Metric: Bits Per Byte (BPB)

How well the model compresses text, normalized by byte count. Vocabulary-size-independent — all architectures are directly comparable. Lower is better. See references/gpu-training-guide.md for the formula and interpretation table.

Benchmark Script

Use this as autoresearch.sh:

#!/usr/bin/env bash
set -euo pipefail

uv run train.py > run.log 2>&1

val_bpb=$(grep "^val_bpb:" run.log | tail -1 | awk '{print $2}' || echo "0")
memory=$(grep "^peak_vram_mb:" run.log | tail -1 | awk '{print $2}' || echo "0")
mfu=$(grep "^mfu_percent:" run.log | tail -1 | awk '{print $2}' || echo "0")

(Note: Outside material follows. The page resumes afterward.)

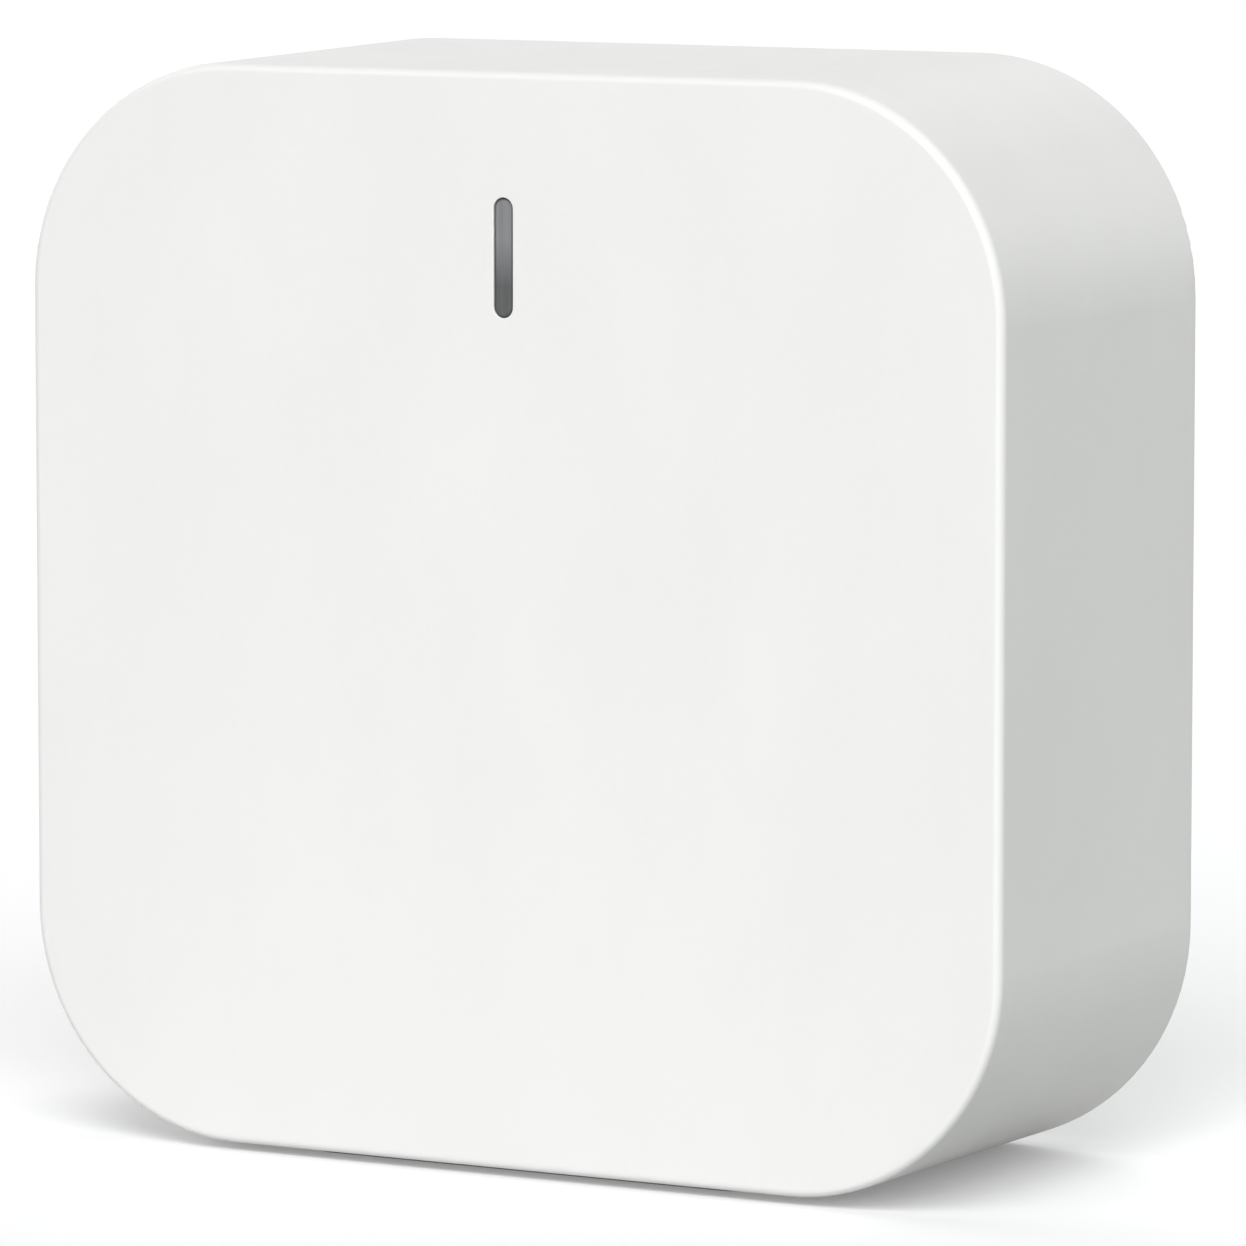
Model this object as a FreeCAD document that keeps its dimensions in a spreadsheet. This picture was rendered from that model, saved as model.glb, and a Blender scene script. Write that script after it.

echo "METRIC val_bpb=$val_bpb"
echo "METRIC peak_memory_mb=$memory"
echo "METRIC mfu_percent=$mfu"

Session Files

File	Purpose
`autoresearch.md`	Living session document — goal, metrics, scope, learnings
`autoresearch.sh`	Benchmark script — outputs `METRIC name=value` lines
`autoresearch.jsonl`	Append-only experiment log with ASI (survives restarts)

Additional Resources

references/gpu-training-guide.md — Detailed GPU setup, CUDA configuration, OOM troubleshooting, BPB formula, and performance tuning
scripts/parse-metrics.sh — Extract METRIC lines from benchmark output
scripts/log-experiment.sh — Append experiment results to autoresearch.jsonl
assets/prepare.py — Data preparation (download, tokenizer, dataloader, evaluation)
assets/train.py — Model architecture and training loop
assets/program.md — Self-contained agent instructions for the ML loop
assets/pyproject.toml — Python dependencies (PyTorch, Flash Attention, etc.)